クリストファー・ノーラン監督の映画のような「時間」や「世界観」を考えることが好きだ、と話す野村さん

以前に、オフグリッド(電力会社に頼らず、電力を自分で発電し自給自足すること)の生活をしている知人の家に遊びに行ったことがあります。きれいなお家で、エアコン、冷蔵庫、電子レンジも完備され、普通に生活していました。太陽がさんさんと照っている時は、「今日は電気の大富豪だ!」と言って、エアコンもガンガンに使うのですが、反対に、雨が4日間くらい続くと充電していた電気がなくなってしまい節電に努めるそうです。

オフグリッド生活の感想を尋ねると、「だんだんと太陽と共に生活するようになった」と答えてくれました。日が登ったら目覚め、日が沈んだら眠るようになり、以前と比べてとても健康になったそうです。コレを聞いてすごい素敵だなと思いました。

TE
素敵ですね、私もそんな生活に憧れます。
野村さんはSlow Innovatin株式会社を起業された背景にはどの様な想いがあるのですか?

野村さん
ぼくは20年以上、イノベーション/技術革新に関わる仕事をやってきました。その頃は新商品や新事業などをつくることが、社会を変えることにつながると思っていました。しかし、東日本大震災が起こり、自分の考え方が大きく変えられました。

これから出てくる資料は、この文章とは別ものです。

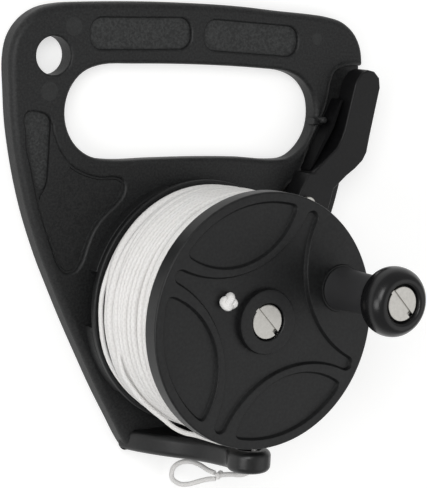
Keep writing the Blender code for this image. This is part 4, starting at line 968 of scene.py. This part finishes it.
knob_boss = lofted("knob_boss", circle(KNOB_PLACE, KNOB_BOSS_RADIUS, 64),
                   [(BOSS_ROOT, 0), (KNOB_BOSS_TOP - 0.0006, 0), (KNOB_BOSS_TOP - 0.0002, 0.0002),
                    (KNOB_BOSS_TOP, 0.0007)])
knob_boss = carved("knob_boss", knob_boss, [knob_socket(FRONT_BASE)])
crisp(add_piece("front_flange", joined("front_flange", [face_mesh, hub_boss, knob_boss]), satin, "drum",
                ["drum_front_flange"]))


# Anchor knot. The line's inner end comes up through the front flange and is knotted there, with its
# cut end pulled into the knot.
ANCHOR_REACH = 0.0023
ANCHOR_THICK = 0.0032
ANCHOR_RISE = 0.0020
ANCHOR_STEM = (-0.0075, -0.0050, -0.0025, 0)
anchor_centre = Vector((*ANCHOR_PLACE, FRONT_TOP - FACE_DEPTH + ANCHOR_RISE))
anchor_route = knot_route(anchor_centre, ANCHOR_REACH, 0.9, 0.35, 72)
anchor_stem = [anchor_centre + Vector((0, 0, height)) for height in ANCHOR_STEM]
anchor_mesh = joined("anchor_knot", [
    cord_mesh("anchor_loop", anchor_route, ANCHOR_THICK, ANCHOR_THICK, UP),
    cord_mesh("anchor_stem", anchor_stem, CORD_THICK, CORD_THICK, ACROSS)])
add_piece("anchor_knot", anchor_mesh, braid, "drum", ["line_anchor_knot"])


# Screws. Turned stainless steel with slotted pan heads: one holds the drum's axle, one the knob and
# one the lever. The lathe leaves fine rings on them, about 0.15 mm apart. They are drawn 0.57 mm apart
# so that they show.
SCREW_SLOT_WIDTH = 0.0018
SCREW_SLOT_DEPTH = 0.0006
NOTCH_DEPTH = 0.0019
NOTCH_REACH = 0.0021
NOTCH_SPREAD = 1.02
SCREW_SLOT_TURN = math.radians(-46)
HEAD_EDGE = 0.0005
TIP_SHARE = 0.2
LATHE_RING_MM = 0.5712
STEEL_CLOUDS_MM = 1.4286
SCREWS = (
    # name, place, tip, head's seat, shank radius, head radius, head height, body, node
    ("axle_bolt", (0, 0), 0.0040, 0.0628, 0.0040, 0.0068, 0.0030, "reel_frame", "axle_screw"),
    ("knob_bolt", KNOB_PLACE, 0.0612, 0.1015, 0.0025, 0.0067, 0.0028, "drum", "knob_screw"),
    ("lever_bolt", LEVER_PIVOT, 0.0028, 0.0197, 0.0020, 0.0035, 0.0022, "reel_frame", "lever_screw"),
)


def lathe_steel(name, centre):
    """Turned stainless steel, with the lathe's rings drawn about a screw's own axis."""
    surface, shader = new_surface(name)
    place = add_node(surface, "ShaderNodeTexCoord")
    middle = add_node(surface, "ShaderNodeMapping", {
        0: place.outputs["Object"], 1: (-centre[0], -centre[1], 0)})
    # A scale of 1 puts the rings math.tau / 20 m apart.
    rings = add_node(surface, "ShaderNodeTexWave", {
        "Vector": middle, "Scale": math.tau / 20 * 1000 / LATHE_RING_MM,
        "Distortion": 1.0, "Detail": 1.0}, wave_type="RINGS", rings_direction="Z")
    clouds = add_node(surface, "ShaderNodeTexNoise", {
        "Vector": middle, "Scale": 1000 / STEEL_CLOUDS_MM, "Detail": 4.0})
    tone = add_node(surface, "ShaderNodeMix", {0: clouds, 6: "#aeaca7", 7: "#d8d6d1"}, data_type="RGBA")
    gloss = add_node(surface, "ShaderNodeMapRange", {0: clouds, 3: 0.30, 4: 0.48})
    bump = add_node(surface, "ShaderNodeBump", {
        "Strength": 0.25, "Distance": 0.00002, "Height": rings.outputs["Fac"]})
    feed(surface, shader, {"Base Color": tone.outputs[2], "Roughness": gloss, "Normal": bump,
                           "Metallic": 1.0})
    return surface


def screw_slot(name, centre, start, end, width, depth, top):
    """A cutter for a slot in a screw's head, from one reach to another."""
    corners = ((start, -width / 2), (end, -width / 2), (end, width / 2), (start, width / 2))
    outline = [Vector(centre) + turned_by(Vector(corner), SCREW_SLOT_TURN) for corner in corners]
    return lofted(name, outline, [(top - depth, 0), (top + OVERRUN, 0)])


def slotted_screw(name, centre, tip, head_base, shank, head_radius, head_height, body, node):
    """A pan-headed screw with a straight slot across its head."""
    top = head_base + head_height
    solid = lofted(name, circle(centre, head_radius, 72), [
        (head_base, 0), (top - HEAD_EDGE, 0), (top - HEAD_EDGE * 0.3, HEAD_EDGE * 0.3), (top, HEAD_EDGE)])
    reach = head_radius + OVERRUN
    head = carved(name, solid, [
        screw_slot("slot_cut", centre, -reach, reach, SCREW_SLOT_WIDTH, SCREW_SLOT_DEPTH, top),
        screw_slot("notch_cut", centre, head_radius - NOTCH_REACH, reach, SCREW_SLOT_WIDTH * NOTCH_SPREAD,
                   NOTCH_DEPTH, top)])
    point = shank * TIP_SHARE
    stem = lofted(name, circle(centre, shank, 40), [(tip, point), (tip + point, 0), (head_base, 0)])
    steel = lathe_steel(name + " stainless steel", centre)
    crisp(add_piece(name, joined(name, [head, stem]), steel, body, [node]), 25)


def refinish(surface, *nodes):
    """Gives its real finish to solids that the scene keeps as they are."""
    for node in nodes:
        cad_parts[node].data.materials.clear()
        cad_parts[node].data.materials.append(surface)


for screw in SCREWS:
    slotted_screw(*screw)

# The sleeves, washers and threaded inserts keep their solids and get their real finishes.
refinish(lathe_steel("ground stainless steel", (0, 0)), "axle_sleeve", "axle_washer_front", "knob_sleeve")

# Free-cutting brass, turned: yellow, with a soft uneven gloss.
BRASS_CLOUDS_MM = 1.1111
brass, brass_shader = new_surface("free-cutting brass")
brass_place = add_node(brass, "ShaderNodeTexCoord")
brass_clouds = add_node(brass, "ShaderNodeTexNoise", {
    "Vector": brass_place.outputs["Object"], "Scale": 1000 / BRASS_CLOUDS_MM})
brass_tone = add_node(brass, "ShaderNodeMix", {
    0: brass_clouds, 6: "#c9a75c", 7: "#e0c27a"}, data_type="RGBA")
brass_gloss = add_node(brass, "ShaderNodeMapRange", {0: brass_clouds, 3: 0.25, 4: 0.40})
feed(brass, brass_shader, {"Base Color": brass_tone.outputs[2], "Roughness": brass_gloss, "Metallic": 1.0})
refinish(brass, "axle_insert", "knob_insert", "lever_insert")

# Natural nylon, stamped from sheet: milky, with a faint grain.
refinish(moulded("natural nylon", "#d4d1c8", "#e4e1d9", 0.5, 0.7, 0.00001), "axle_washer_rear", "knob_washer")


# Winding knob. Polished black plastic, turned smooth: a waisted stem and a ball end with a rolled
# lip, inside which the screw's head sits in a well.
KNOB_RADIUS = 0.0136
KNOB_LENGTH = 0.0387
KNOB_BASE = 0.0665
KNOB_SEAT = 0.1001
KNOB_WELL_RADIUS = 0.0073
KNOB_BORE = 0.0044
KNOB_WELL_SHARE = 0.955
KNOB_PROFILE_SHARES = (
    (0.545, 0.966), (0.580, 0.990), (0.640, 1.000), (0.715, 0.998), (0.800, 0.984), (0.885, 0.954),
    (0.960, 0.910), (0.997, 0.850), (0.992, 0.790), (0.950, 0.740), (0.868, 0.702), (0.745, 0.676),
    (0.640, 0.650), (0.600, 0.610), (0.592, 0.500), (0.598, 0.300), (0.608, 0.150), (0.625, 0.050),
    (0.645, 0.000),
)
STEM_SATIN_TO = 0.0900
BALL_GLOSS_FROM = 0.0945
KNOB_CLOUDS_MM = 11.1111
# Acetal, moulded in one cavity: the ball is deep black with reflections that are a little soft, and
# the stem has the cavity's satin finish and a paler colour that is painted light, lifting it from shade.
gloss_black, gloss_shader = new_surface("polished acetal")
gloss_place = add_node(gloss_black, "ShaderNodeTexCoord")
gloss_clouds = add_node(gloss_black, "ShaderNodeTexNoise", {
    "Vector": gloss_place.outputs["Object"], "Scale": 1000 / KNOB_CLOUDS_MM, "Detail": 3.0})
gloss_split = add_node(gloss_black, "ShaderNodeSeparateXYZ", {0: gloss_place.outputs["Object"]})
gloss_up = add_node(gloss_black, "ShaderNodeMapRange", {
    0: gloss_split.outputs[2], 1: STEM_SATIN_TO, 2: BALL_GLOSS_FROM})
# The stem's paler colour is painted light; the ball keeps the acetal's own black.
stem_painted_light_tone = add_node(gloss_black, "ShaderNodeMix", {
    0: gloss_clouds, 6: "#2a2a2b", 7: "#323233"}, data_type="RGBA")
gloss_ball = add_node(gloss_black, "ShaderNodeMix", {
    0: gloss_clouds, 6: "#0c0c0d", 7: "#121213"}, data_type="RGBA")
gloss_tone = add_node(gloss_black, "ShaderNodeMix", {
    0: gloss_up, 6: stem_painted_light_tone.outputs[2], 7: gloss_ball.outputs[2]}, data_type="RGBA")
gloss_shift = add_node(gloss_black, "ShaderNodeMapRange", {0: gloss_up, 3: 0.30, 4: 0.0})
gloss_rough = add_node(gloss_black, "ShaderNodeMath", {
    0: gloss_clouds, 1: 0.08, 2: 0.22}, operation="MULTIPLY_ADD")
gloss_worn = add_node(gloss_black, "ShaderNodeMath", {0: gloss_rough, 1: gloss_shift}, operation="ADD")
feed(gloss_black, gloss_shader, {"Base Color": gloss_tone.outputs[2], "Roughness": gloss_worn,
                                 "Specular IOR Level": 0.36})

knob_curve = smooth_route([Vector((x * KNOB_RADIUS, KNOB_BASE + y * KNOB_LENGTH))
                           for x, y in KNOB_PROFILE_SHARES], 5)
knob_profile = [(KNOB_BORE, KNOB_SEAT), (KNOB_WELL_RADIUS, KNOB_SEAT),
                (KNOB_WELL_RADIUS, KNOB_BASE + KNOB_LENGTH * KNOB_WELL_SHARE),
                *[tuple(point) for point in knob_curve], (KNOB_BORE, KNOB_BASE)]
crisp(add_piece("winding_knob", turned("winding_knob", knob_profile, 128, KNOB_PLACE), gloss_black, "knob",
                ["knob"]), 40)


# Brake lever. One smooth black moulding that turns on its screw: a foot that bears on the drum's rear
# flange, a cranked arm with a thumb pad, and a thin leaf that springs off the plate's lug.
LEVER_BASE = 0.0093
LEVER_TOP = 0.0194
LEAF_TOP = 0.0164
LEVER_OUTLINE_SHARES = (
    (0.200, -0.107), (0.212, -0.033), (0.250, 0.109), (0.357, 0.203), (0.436, 0.258), (0.499, 0.316),
    (0.531, 0.376), (0.551, 0.497), (0.596, 0.733), (0.619, 0.850), (0.607, 0.922), (0.558, 0.968),
    (0.498, 0.979), (0.443, 0.955), (0.403, 0.903), (0.386, 0.862), (0.317, 0.545), (0.293, 0.479),
    (0.257, 0.410), (0.083, 0.252), (0.062, 0.228), (0.016, 0.224), (-0.062, 0.072),
)
LEAF_OUTLINE_SHARES = (
    (0.060, 0.243), (0.098, 0.278), (0.255, 0.550), (0.322, 0.745), (0.314, 0.759), (0.303, 0.750),
    (0.219, 0.559),
)
# The foot's outline, as gaps to the rear flange's edge and angles. Its inner side follows the edge.
FOOT_OUTLINE = (
    (0.0061, 41.5), *((0.0003, 37 - 13 * step / 8) for step in range(9)), (0.0037, 22.6), (0.0107, 23.3),
)
PIVOT_HOLE_RADIUS = 0.0023
LEVER_LOW_ROUND = 0.0005
LEVER_TOP_ROUND = 0.0008
RIB_PLACES = ((0.0834, 0.0880), (0.0822, 0.0838))
RIB_RADIUS = 0.0009
RIB_SHORTER = 0.0004
RIB_ROUND = 0.0003
LEAF_EDGE = 0.0002
# Acetal from a smooth mould: darker and glossier than the plate, so that its edges catch the light.
lever_plastic = moulded("smooth acetal", "#0e0e0f", "#151516", 0.40, 1.2, 0.00002, 0.26)

foot = [on_ring(FLANGE_RADIUS + gap, angle) for gap, angle in FOOT_OUTLINE]
lever_outline = foot + scaled(LEVER_OUTLINE_SHARES, LEVER_LENGTH, LEVER_LENGTH, LEVER_PIVOT)
lever_levels = rounded_levels(LEVER_BASE, LEVER_TOP, LEVER_LOW_ROUND, LEVER_TOP_ROUND, 4)
pivot_hole = bored("pivot_hole", LEVER_PIVOT, PIVOT_HOLE_RADIUS, 32, LEVER_BASE - OVERRUN, LEVER_TOP)
lever_mesh = carved("thumb_lever", lofted("thumb_lever", lever_outline, lever_levels), [pivot_hole])
rib_levels = rounded_levels(LEVER_BASE + RIB_SHORTER, LEVER_TOP - RIB_SHORTER, RIB_ROUND, RIB_ROUND, 2)
thumb_ribs = [lofted("thumb_rib", circle(place, RIB_RADIUS, 16), rib_levels) for place in RIB_PLACES]
crisp(add_piece("brake_lever", joined("brake_lever", [lever_mesh, *thumb_ribs]), lever_plastic, "lever",
                ["thumb_lever"]))

leaf_outline = scaled(LEAF_OUTLINE_SHARES, LEVER_LENGTH, LEVER_LENGTH, LEVER_PIVOT)
leaf_mesh = lofted("spring_leaf", leaf_outline, chamfered(LEVER_BASE, LEAF_TOP, LEAF_EDGE))
# The leaf is the same acetal, coloured darker than the lever as painted shade, with a duller, weaker gloss.
leaf_painted_shade_plastic = moulded("acetal darkened as painted shade", "#080809", "#0e0e0f", 0.55, 1.2, 0.00002, 0.06)
leaf = crisp(add_piece("spring_leaf", leaf_mesh, leaf_painted_shade_plastic, None, ["lever_leaf"]))
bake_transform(leaf)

ある友人が東日本大震災直後に「日本の『成功』の定義が変わるんじゃないか」と言ってくれたことが、今でも心に残っています。その頃から、今までの社会システムの延長線上に正解はない、もう一回ゼロから考え直す必要があると思うようになったのです。

それまでは、社会を豊かにするためには、社会システムをつくるメインストリームとしてのビジネスがあって、その後に取りこぼされたものを非営利的な方法で支えていく、という順番で考えていました。それが、まずは「社会をどうしたいのか?」という問いがあって、それに適った社会システムをゼロからつくり直していくビジネスを考える、という順番に変わりました。こうした視点からビジネスの社会的な価値を問い直すようになりました。

2019年10月の京都をつなげる30人 1期の様子

TE
東日本大震災がきっかけだったのですね。野村さんの考える社会的な価値とは何ですか?

野村さん
難しいですよね。課題解決型のように、マイナスをゼロにすることは比較的やりやすい。反対に、プラスのことについて、いくら私が「これが社会価値だ!」と言っても他の人が同じように思わないかもしれない。

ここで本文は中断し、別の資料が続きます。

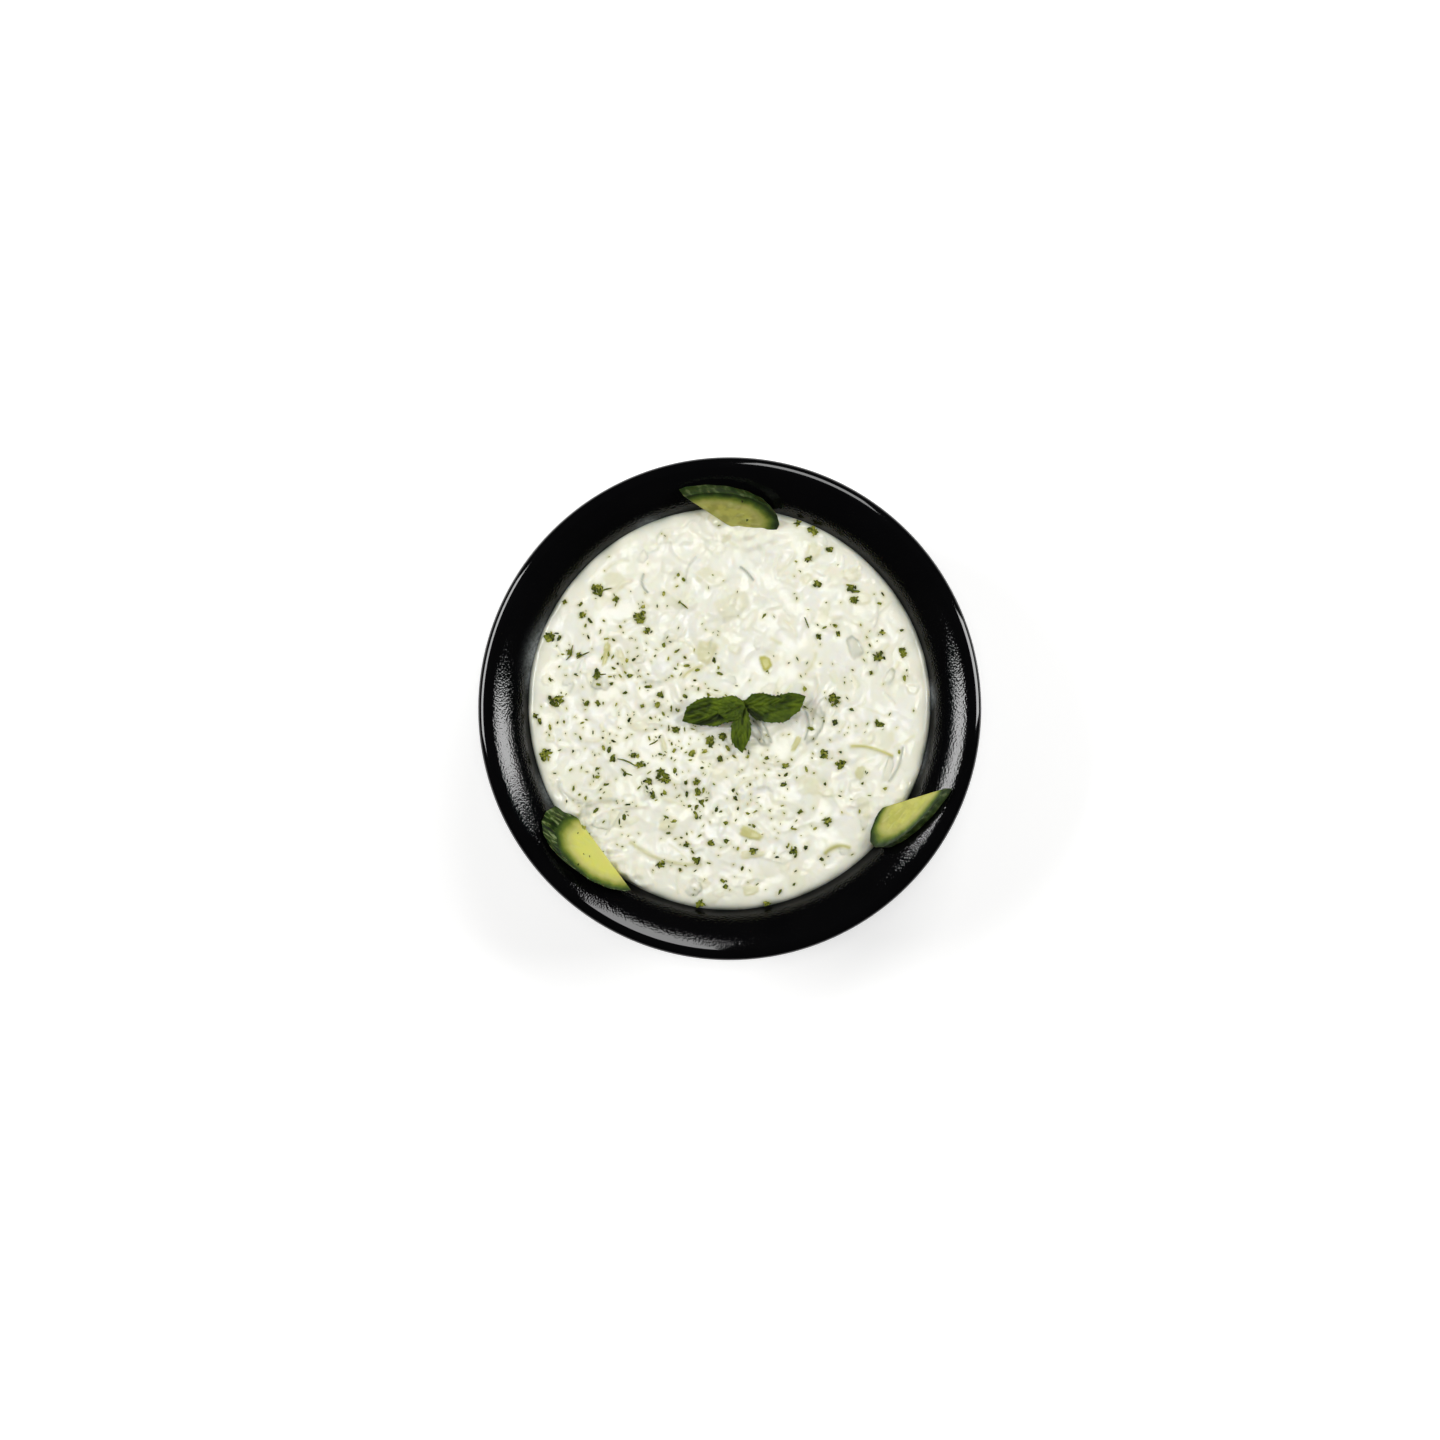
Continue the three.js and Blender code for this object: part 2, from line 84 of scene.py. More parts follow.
# %% [markdown]
# ## Small helpers
# A node tree is easier to read when each node is one line. `node` adds a node and fills its
# sockets: a number or colour is set, and another node's socket is linked. `arithmetic` is the
# same for the Math node, which does most of the work in a tree, and `new_group` starts a group
# of nodes with named inputs. The mesh helpers take millimetres, and can keep numbers on a
# mesh's points for a tree or a material to read. The last helpers make things uneven, with
# draws that come out the same each time: swells, and places spread over a disc.


# %% Helpers for node trees
def node(tree, kind, inputs=None, **settings):
    made = tree.nodes.new(kind)
    for name, value in settings.items():
        setattr(made, name, value)
    for name, value in (inputs or {}).items():
        if isinstance(value, bpy.types.NodeSocket):
            tree.links.new(value, made.inputs[name])
        else:
            made.inputs[name].default_value = value
    return made


def arithmetic(tree, operation, first, second=0.0, clamp=False):
    made = node(tree, "ShaderNodeMath", {0: first, 1: second}, operation=operation,
                use_clamp=clamp)
    return made.outputs[0]


def rescale(tree, value, from_low, from_high, to_low=0.0, to_high=1.0):
    """Maps a range of values on another, smoothly and without going past its ends."""
    ends = {"From Min": from_low, "From Max": from_high, "To Min": to_low, "To Max": to_high}
    made = node(tree, "ShaderNodeMapRange", {"Value": value, **ends},
                interpolation_type="SMOOTHSTEP")
    return made.outputs[0]


def blend_numbers(tree, share, first, second):
    """Goes from the first number to the second as the share goes from 0 to 1."""
    made = node(tree, "ShaderNodeMix", {"Factor": share, 2: first, 3: second}, data_type="FLOAT")
    return made.outputs[0]


def blend_colours(tree, share, first, second):
    """The same for two colours, which have sockets of their own on the Mix node."""
    made = node(tree, "ShaderNodeMix", {"Factor": share, 6: first, 7: second}, data_type="RGBA")
    return made.outputs[2]


def combine(tree, x=0.0, y=0.0, z=0.0):
    return node(tree, "ShaderNodeCombineXYZ", {"X": x, "Y": y, "Z": z}).outputs[0]


def new_group(kind, name, inputs, output):
    """A node group and its ends. Each input has either its kind or its usual number; the output
    has its name and kind."""
    group = bpy.data.node_groups.new(name, kind)
    for label, value in inputs.items():
        if isinstance(value, str):
            group.interface.new_socket(label, in_out="INPUT", socket_type="NodeSocket" + value)
        else:
            number = "Int" if isinstance(value, int) else "Float"
            socket = group.interface.new_socket(
                label, in_out="INPUT", socket_type="NodeSocket" + number)
            socket.default_value = value
    given_out, kind_out = output
    group.interface.new_socket(given_out, in_out="OUTPUT", socket_type="NodeSocket" + kind_out)
    return group, node(group, "NodeGroupInput"), node(group, "NodeGroupOutput")


def colour_of(red, green, blue):
    """A colour from 0 to 255, as a screen shows it, in the linear values that shaders use."""
    shares = [channel / 255 for channel in (red, green, blue)]
    linear = [s / 12.92 if s <= 0.04045 else ((s + 0.055) / 1.055) ** 2.4 for s in shares]
    return (*linear, 1.0)


# %% Helpers for meshes
ML_PER_CUBIC_METRE = 1e6


def keep_on_points(mesh, **values):
    """Keeps one number on each point of a mesh, for each key."""
    for key, column in values.items():
        kept = mesh.attributes.new(key, "FLOAT", "POINT")
        kept.data.foreach_set("value", np.asarray(column, np.float32))


def mesh_from(name, points, faces=(), edges=(), **values):
    """A mesh from points in millimetres; `values` are numbers kept on its points."""
    mesh = bpy.data.meshes.new(name)
    faces = faces.tolist() if isinstance(faces, np.ndarray) else faces
    mesh.from_pydata((np.asarray(points, float) * MM).tolist(), edges, faces)
    keep_on_points(mesh, **values)
    return mesh


def points_of(mesh):
    """The places of a mesh's points, in metres."""
    places = np.zeros(len(mesh.vertices) * 3)
    mesh.vertices.foreach_get("co", places)
    return places.reshape(-1, 3)


def piece_from(name, mesh, material, smooth=True):
    piece = bpy.data.objects.new(name, mesh)
    scene.collection.objects.link(piece)
    if material is not None:
        mesh.materials.clear()
        mesh.materials.append(material)
    if smooth:
        mesh.shade_smooth()
    return piece


def volume_of(mesh):
    """Millilitres inside a closed mesh: positive when its faces point outwards."""
    mesh.calc_loop_triangles()
    corners = np.zeros(len(mesh.loop_triangles) * 3, int)
    mesh.loop_triangles.foreach_get("vertices", corners)
    places = points_of(mesh)
    a, b, c = (places[corner] for corner in corners.reshape(-1, 3).T)
    return float((a * np.cross(b, c)).sum() / 6) * ML_PER_CUBIC_METRE


def face_outwards(mesh):
    if volume_of(mesh) < 0:
        mesh.flip_normals()
    return mesh


# %% Helpers for uneven shapes
GOLDEN_ANGLE = math.pi * (3 - math.sqrt(5))


def draw(number, series):
    """A repeatable draw between 0 and 1: a number of a numbered series."""
    value = np.sin(np.asarray(number) * 12.9898 + series * 78.233) * 43758.5453
    return value - np.floor(value)


def between(ends, share):
    return ends[0] + (ends[1] - ends[0]) * share


def smooth_step(low, high, value):
    share = np.clip((value - low) / (high - low), 0, 1)
    return share * share * (3 - 2 * share)


def ripple(x, y, size, series, waves=9):
    """Even-sized random swells, about `size` millimetres apart and one high."""
    total = np.zeros(np.broadcast(x, y).shape)
    for i in range(waves):
        heading = 2 * math.pi * (i + draw(i, series)) / waves
        pace = 2 * math.pi / size * (0.7 + 0.6 * draw(i, series + 0.5))
        phase = 2 * math.pi * draw(i, series + 0.25)
        total += np.sin(pace * (x * math.cos(heading) + y * math.sin(heading)) + phase)
    return total / math.sqrt(waves)


def scattered(i, count, field, swing, series, start=0):
    """Place number i of `count` spread evenly over a disc, in a spiral like a sunflower's seeds."""
    angle = i * GOLDEN_ANGLE + start + swing * draw(i, series)
    reach = field * math.sqrt((i + draw(i, series + 1)) / count)
    return reach * math.cos(angle), reach * math.sin(angle)


def segment_distance(x, y, start, end):
    """Distance from places to the straight line between two points of the plan."""
    step_x, step_y = end[0] - start[0], end[1] - start[1]
    share = np.clip(((x - start[0]) * step_x + (y - start[1]) * step_y)
                    / (step_x**2 + step_y**2), 0, 1)
    return np.hypot(x - start[0] - share * step_x, y - start[1] - share * step_y)


# %% [markdown]
# ## Effects that several finishes share
# Food and moulded plastic are never one flat colour or one flat level. Two node groups carry
# that: `mottle` gives slow patches between 0 and 1, for a colour to drift by, and `grain`
# gives a fine unevenness, for a Bump node. Both read Object coordinates, so the patches have a
# real size in millimetres whatever piece they are on.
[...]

例えば、ぼく自身は仕事と生活が統合されている状態が理想で、日々暮らしていることがそのまま仕事にもなっているのをよしとしています。けど、こうした状態が必ずしも良いと思わない人もいて、仕事とプライベートは完全に分けたいという方もいて当然だと思います。こうした違った価値観を持っている人同士が一緒に居ることができる、多様な価値観を包摂できる社会には価値があると思います。

ひとつのビジョンを掲げてみんなを引っ張っていくと新たなムーブメントを起こしやすいのですが、このやり方では新たな違うシステムを作っているにすぎず、本当の意味での多様性を創出することにはなりません。ぼくのイメージする理想的な多様性は自然界です。

自然界のような多様性の中で社会をつくっていくことができれば良いなと考えています。

一つの答えがあるわけじゃなく、一人ひとりが自分の持っている答えをもっていい。多様なものさしをもっていい、という感覚がいいなと思います。

TE
テラエナジーに期待することはありますか?

野村さん
テラエナジーは、あらゆる角度から包み込む様な温かさがある、と感じています。
エネルギーの問題とNPOの支援、そこにお寺という要素があることで、全人的で精神的な所までを含めた世界観を示していると思います。

ひとつのサービスを効率的に提供するというのではなく、サービスを通じてユーザーに世界観を提供し、主体的に行動していく、ユーザー自身が学んでいくような稀有な存在だと思っています。こんなに面白い会社が京都にあるんだよって、ぜひ紹介していきたいです。ほっと資産団体も、ただの寄付先じゃなくて、アクションパートナーになっていって欲しいです。